Boosters or building renovations? An evaluation of 4th generation district heating strategies

Abstract

Decarbonising the urban heating sector is critical for achieving sustainable cities. Low-Temperature District Heating offers a promising pathway, yet its implementation in existing unrenovated buildings presents significant challenges. This study develops a dual-perspective techno-economic framework to compare three competing district heating strategies, applied to Griesheim-Mitte, an urban district of Frankfurt (Germany) that currently lacks district heating infrastructure.Using a custom-built simulation framework, we model three configurations: a High-Temperature system (90 ℃ supply), a Low-Temperature system requiring deep building renovations, and a Low-Temperature system employing building-level booster heat pumps.
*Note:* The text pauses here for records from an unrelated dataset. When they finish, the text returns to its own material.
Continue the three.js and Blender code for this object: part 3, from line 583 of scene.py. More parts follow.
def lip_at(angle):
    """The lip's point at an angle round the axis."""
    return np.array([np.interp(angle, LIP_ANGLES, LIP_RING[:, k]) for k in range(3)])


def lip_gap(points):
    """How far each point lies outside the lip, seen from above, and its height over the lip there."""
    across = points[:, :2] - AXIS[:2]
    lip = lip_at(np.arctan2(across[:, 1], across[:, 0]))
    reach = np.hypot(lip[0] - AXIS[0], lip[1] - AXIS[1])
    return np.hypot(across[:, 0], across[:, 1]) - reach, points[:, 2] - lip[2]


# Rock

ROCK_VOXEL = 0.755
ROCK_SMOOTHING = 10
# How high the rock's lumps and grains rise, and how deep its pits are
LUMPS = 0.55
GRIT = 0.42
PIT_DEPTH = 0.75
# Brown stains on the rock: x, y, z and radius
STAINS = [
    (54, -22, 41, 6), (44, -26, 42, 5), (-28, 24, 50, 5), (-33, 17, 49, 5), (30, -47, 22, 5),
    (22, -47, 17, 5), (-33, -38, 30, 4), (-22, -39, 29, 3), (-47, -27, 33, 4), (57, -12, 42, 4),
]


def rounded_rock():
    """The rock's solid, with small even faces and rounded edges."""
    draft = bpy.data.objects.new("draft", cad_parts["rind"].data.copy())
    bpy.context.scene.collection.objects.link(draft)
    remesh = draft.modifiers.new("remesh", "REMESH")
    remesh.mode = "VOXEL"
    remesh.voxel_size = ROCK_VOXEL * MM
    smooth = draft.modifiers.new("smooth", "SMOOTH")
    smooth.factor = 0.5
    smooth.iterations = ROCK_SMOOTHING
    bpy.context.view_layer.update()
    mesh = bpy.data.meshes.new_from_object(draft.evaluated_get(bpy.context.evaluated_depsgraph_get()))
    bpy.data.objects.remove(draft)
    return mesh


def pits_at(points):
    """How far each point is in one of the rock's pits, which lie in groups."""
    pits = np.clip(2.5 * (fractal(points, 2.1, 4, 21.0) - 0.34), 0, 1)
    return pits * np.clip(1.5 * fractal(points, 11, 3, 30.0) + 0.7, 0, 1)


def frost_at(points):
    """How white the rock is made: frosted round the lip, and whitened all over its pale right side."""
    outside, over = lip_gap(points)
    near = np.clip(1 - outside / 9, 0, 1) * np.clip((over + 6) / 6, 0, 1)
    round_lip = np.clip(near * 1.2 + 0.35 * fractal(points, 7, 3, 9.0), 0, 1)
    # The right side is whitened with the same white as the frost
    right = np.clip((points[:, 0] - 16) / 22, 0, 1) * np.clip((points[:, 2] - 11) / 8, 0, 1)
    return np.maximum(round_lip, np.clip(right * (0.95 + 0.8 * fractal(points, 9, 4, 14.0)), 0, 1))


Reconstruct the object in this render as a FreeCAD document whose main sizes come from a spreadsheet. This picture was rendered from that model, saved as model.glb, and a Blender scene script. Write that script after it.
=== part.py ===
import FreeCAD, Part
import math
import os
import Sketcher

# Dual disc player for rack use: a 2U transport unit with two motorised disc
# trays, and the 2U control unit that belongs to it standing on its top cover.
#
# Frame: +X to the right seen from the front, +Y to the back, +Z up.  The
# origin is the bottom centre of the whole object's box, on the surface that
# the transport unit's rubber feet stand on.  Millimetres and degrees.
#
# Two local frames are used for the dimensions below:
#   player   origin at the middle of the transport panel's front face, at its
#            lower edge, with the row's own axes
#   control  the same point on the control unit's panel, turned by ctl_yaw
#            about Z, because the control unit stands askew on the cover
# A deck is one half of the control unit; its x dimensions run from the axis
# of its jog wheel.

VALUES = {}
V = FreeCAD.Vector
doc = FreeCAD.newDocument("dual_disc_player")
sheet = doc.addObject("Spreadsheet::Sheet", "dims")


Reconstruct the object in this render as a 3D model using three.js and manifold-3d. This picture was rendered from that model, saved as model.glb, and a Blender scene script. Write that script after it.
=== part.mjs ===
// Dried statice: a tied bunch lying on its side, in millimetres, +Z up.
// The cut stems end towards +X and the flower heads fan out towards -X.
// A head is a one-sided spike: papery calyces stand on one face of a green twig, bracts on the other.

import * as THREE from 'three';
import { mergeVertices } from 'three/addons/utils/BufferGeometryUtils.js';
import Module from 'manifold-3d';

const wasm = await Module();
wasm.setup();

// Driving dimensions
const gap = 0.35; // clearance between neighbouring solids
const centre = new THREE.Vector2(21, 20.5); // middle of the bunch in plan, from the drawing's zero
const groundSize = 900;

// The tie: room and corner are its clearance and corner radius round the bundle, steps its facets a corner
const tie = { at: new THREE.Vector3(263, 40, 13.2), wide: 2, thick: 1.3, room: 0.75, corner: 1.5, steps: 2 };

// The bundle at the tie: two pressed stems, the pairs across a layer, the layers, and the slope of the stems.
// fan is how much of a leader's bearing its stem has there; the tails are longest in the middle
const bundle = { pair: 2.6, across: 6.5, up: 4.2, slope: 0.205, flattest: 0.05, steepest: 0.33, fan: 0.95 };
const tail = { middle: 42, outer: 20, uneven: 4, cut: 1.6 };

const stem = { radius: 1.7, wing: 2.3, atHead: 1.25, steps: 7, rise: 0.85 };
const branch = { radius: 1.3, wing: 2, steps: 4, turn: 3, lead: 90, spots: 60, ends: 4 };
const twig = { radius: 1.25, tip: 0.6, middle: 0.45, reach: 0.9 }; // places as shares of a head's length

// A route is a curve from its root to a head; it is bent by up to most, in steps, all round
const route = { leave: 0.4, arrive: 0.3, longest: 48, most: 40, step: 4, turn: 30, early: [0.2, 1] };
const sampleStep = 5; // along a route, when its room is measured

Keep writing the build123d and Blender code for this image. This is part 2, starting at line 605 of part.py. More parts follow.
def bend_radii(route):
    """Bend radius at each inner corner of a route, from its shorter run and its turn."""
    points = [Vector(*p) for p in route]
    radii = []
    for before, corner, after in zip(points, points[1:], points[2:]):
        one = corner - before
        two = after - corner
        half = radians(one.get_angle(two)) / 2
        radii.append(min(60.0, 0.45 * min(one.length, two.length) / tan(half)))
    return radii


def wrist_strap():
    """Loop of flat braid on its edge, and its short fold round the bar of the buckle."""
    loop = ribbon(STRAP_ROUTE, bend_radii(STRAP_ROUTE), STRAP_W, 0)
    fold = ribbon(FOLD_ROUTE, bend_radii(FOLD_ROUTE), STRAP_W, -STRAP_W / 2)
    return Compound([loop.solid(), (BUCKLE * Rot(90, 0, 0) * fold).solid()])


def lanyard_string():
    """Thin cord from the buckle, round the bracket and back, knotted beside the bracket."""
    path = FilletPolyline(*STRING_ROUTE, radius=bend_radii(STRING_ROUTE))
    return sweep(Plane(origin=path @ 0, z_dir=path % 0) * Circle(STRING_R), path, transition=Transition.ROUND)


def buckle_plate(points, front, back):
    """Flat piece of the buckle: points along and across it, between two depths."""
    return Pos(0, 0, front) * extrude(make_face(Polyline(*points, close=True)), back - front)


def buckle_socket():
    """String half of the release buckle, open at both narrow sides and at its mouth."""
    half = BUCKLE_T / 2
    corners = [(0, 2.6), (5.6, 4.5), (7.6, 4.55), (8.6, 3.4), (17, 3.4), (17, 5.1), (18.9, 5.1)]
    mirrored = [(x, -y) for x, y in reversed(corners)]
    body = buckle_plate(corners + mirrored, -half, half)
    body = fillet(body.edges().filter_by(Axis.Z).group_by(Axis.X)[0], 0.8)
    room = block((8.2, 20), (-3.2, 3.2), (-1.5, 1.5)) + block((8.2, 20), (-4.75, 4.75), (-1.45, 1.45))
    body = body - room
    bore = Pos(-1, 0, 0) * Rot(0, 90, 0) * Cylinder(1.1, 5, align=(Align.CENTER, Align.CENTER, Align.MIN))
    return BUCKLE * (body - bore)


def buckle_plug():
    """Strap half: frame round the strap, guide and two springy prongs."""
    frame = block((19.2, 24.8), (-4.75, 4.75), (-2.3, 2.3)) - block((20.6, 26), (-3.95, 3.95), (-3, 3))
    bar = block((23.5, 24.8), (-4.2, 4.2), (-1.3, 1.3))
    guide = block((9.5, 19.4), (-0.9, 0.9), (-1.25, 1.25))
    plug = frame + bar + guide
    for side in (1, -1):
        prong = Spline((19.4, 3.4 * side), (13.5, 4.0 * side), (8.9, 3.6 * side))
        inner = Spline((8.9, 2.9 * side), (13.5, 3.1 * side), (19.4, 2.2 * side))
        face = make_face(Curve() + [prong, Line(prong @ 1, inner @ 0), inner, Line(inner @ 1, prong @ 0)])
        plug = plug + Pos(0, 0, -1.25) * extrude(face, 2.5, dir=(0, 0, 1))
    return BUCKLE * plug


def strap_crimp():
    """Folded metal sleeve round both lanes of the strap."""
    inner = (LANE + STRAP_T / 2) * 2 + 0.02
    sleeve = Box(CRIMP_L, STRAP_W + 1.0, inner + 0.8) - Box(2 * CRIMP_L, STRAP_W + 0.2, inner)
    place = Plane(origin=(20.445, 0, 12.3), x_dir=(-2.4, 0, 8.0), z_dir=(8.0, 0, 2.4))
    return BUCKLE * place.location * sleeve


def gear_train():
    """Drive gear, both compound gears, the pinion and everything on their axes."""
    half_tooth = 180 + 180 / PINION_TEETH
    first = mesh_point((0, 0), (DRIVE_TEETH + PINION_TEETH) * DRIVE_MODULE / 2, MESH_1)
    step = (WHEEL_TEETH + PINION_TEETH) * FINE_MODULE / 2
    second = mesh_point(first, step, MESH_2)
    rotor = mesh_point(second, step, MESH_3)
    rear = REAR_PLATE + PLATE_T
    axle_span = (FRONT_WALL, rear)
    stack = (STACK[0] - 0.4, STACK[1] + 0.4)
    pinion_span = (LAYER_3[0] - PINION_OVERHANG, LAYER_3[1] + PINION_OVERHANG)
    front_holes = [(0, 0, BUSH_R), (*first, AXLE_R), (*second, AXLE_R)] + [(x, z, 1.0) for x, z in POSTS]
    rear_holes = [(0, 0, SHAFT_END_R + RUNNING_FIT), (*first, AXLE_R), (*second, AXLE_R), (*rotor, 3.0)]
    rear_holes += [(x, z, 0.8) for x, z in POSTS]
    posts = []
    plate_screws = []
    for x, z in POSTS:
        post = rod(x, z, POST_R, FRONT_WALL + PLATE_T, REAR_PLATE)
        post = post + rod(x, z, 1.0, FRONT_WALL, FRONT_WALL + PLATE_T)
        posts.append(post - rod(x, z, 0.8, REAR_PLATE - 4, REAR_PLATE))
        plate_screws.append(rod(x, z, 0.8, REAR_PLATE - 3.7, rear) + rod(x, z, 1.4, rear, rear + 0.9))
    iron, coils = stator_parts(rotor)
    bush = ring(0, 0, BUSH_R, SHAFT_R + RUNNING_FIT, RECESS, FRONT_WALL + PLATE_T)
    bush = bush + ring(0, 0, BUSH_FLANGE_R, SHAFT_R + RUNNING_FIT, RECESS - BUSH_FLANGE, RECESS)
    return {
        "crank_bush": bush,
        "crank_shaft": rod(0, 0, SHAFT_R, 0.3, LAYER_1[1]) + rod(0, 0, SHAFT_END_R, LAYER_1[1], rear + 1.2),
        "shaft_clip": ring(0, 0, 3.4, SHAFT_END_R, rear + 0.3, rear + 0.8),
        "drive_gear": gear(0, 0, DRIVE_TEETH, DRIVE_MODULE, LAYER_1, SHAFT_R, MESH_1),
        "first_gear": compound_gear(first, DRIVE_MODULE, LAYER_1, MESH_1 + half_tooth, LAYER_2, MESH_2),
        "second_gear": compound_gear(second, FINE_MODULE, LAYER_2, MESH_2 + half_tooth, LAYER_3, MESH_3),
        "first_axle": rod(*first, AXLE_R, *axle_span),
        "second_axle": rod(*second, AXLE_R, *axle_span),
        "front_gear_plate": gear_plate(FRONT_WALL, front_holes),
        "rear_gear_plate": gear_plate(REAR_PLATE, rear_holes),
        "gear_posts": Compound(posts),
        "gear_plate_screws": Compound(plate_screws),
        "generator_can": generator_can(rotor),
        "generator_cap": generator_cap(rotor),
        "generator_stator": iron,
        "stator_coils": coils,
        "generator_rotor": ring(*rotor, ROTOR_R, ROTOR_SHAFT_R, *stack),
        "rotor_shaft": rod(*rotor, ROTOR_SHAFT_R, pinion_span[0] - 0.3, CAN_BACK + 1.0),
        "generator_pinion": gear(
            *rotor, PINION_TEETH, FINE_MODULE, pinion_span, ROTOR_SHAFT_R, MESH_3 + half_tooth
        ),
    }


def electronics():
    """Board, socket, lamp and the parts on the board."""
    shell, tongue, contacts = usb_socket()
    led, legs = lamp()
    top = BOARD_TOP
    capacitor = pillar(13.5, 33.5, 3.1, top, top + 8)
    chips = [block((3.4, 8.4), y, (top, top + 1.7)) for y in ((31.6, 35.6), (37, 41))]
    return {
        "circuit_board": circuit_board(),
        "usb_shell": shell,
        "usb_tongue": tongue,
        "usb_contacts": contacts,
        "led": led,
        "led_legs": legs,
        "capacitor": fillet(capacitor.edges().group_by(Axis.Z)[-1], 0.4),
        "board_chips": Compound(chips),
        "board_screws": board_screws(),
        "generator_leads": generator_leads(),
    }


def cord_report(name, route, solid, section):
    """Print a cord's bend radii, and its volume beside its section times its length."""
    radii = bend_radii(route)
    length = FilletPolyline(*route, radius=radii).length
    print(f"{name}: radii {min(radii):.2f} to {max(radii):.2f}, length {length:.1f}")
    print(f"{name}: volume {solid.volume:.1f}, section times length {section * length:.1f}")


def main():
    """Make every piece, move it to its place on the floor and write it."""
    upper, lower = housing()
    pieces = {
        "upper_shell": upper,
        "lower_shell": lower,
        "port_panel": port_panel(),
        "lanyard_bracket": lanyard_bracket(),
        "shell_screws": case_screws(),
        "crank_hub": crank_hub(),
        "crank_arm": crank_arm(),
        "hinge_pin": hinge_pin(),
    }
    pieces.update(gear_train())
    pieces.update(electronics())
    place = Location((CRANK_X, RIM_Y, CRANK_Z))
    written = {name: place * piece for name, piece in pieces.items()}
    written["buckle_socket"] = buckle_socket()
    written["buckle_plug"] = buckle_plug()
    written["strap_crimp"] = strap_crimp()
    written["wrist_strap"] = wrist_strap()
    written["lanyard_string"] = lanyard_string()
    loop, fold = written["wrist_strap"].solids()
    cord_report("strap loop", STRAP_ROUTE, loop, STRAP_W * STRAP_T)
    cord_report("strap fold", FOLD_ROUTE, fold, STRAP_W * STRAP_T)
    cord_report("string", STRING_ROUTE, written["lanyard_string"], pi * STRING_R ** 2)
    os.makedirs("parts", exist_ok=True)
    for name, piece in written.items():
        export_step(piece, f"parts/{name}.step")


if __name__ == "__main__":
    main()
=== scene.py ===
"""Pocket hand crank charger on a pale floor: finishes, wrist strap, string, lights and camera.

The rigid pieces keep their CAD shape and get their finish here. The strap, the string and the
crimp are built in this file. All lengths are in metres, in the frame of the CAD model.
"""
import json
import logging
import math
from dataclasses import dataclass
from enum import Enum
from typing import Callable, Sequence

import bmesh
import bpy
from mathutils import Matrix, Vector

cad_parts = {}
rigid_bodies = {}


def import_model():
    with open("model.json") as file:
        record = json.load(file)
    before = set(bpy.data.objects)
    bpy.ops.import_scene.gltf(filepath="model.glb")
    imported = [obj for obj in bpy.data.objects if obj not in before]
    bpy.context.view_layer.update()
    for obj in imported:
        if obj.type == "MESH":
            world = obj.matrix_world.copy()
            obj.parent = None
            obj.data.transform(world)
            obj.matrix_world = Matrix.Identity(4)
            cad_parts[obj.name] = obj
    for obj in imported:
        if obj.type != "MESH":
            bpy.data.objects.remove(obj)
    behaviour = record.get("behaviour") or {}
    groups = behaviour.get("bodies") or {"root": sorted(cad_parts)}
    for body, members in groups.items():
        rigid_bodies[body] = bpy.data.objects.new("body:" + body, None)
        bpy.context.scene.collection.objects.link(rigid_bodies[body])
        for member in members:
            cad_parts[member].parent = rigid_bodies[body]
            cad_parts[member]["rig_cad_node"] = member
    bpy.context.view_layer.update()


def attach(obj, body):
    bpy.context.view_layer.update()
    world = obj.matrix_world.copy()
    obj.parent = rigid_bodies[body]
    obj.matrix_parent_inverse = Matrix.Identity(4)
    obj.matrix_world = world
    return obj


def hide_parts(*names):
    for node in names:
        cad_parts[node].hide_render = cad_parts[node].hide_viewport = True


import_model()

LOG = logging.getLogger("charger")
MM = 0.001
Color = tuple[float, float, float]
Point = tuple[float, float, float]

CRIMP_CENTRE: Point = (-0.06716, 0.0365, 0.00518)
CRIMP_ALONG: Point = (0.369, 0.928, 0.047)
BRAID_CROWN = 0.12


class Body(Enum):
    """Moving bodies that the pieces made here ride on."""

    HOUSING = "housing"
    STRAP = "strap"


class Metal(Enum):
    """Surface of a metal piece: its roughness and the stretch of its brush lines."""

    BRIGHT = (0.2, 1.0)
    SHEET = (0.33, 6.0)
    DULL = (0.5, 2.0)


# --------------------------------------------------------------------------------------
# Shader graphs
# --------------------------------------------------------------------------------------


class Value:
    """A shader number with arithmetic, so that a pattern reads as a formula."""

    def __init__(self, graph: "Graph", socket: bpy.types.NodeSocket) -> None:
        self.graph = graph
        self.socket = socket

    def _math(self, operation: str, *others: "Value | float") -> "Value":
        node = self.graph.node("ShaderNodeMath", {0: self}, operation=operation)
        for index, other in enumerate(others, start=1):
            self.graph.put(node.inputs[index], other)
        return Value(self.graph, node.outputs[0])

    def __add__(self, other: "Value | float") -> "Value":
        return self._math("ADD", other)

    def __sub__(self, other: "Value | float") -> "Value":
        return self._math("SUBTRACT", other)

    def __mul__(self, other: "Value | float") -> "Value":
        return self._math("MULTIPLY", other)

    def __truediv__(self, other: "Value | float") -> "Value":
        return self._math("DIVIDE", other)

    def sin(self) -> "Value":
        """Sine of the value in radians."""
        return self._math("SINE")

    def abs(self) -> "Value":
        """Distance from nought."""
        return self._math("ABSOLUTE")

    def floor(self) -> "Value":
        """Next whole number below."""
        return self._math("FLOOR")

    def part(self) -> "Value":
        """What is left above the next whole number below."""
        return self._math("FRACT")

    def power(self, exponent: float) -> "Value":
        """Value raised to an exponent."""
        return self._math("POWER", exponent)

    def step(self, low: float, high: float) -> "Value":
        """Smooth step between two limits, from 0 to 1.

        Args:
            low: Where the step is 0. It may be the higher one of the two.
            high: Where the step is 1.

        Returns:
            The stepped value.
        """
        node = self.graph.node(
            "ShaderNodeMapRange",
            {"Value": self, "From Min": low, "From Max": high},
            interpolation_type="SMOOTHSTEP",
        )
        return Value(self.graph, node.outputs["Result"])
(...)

All scenarios use large-scale heat pumps as the central generation technology. Analysing costs from both grid operator and end-customer perspectives, we find that the operator’s Levelised Cost of Heat (LCOH) varies widely across strategies: 135 €/MWh for High-Temperature, 113 €/MWh for the Booster configuration, and 99 €/MWh for the renovation-based pathway. The High-Temperature system requires the largest capital investment (€85.1M) and produces the highest LCOH, resulting in heat prices approximately 37% above gas heating for all customer types. Building renovations yield the lowest LCOH and heat prices at parity with current gas costs, but impose €146M in upfront renovation costs on building owners that cannot be recovered over the 25-year analysis period, creating a split-incentive dilemma. The distributed booster strategy emerges as the most balanced pathway: it achieves heat prices within 14% of gas parity without requiring building renovations, and a carbon price of €71-€102/tCO₂ under the forthcoming ETS2 would suffice for customer break-even.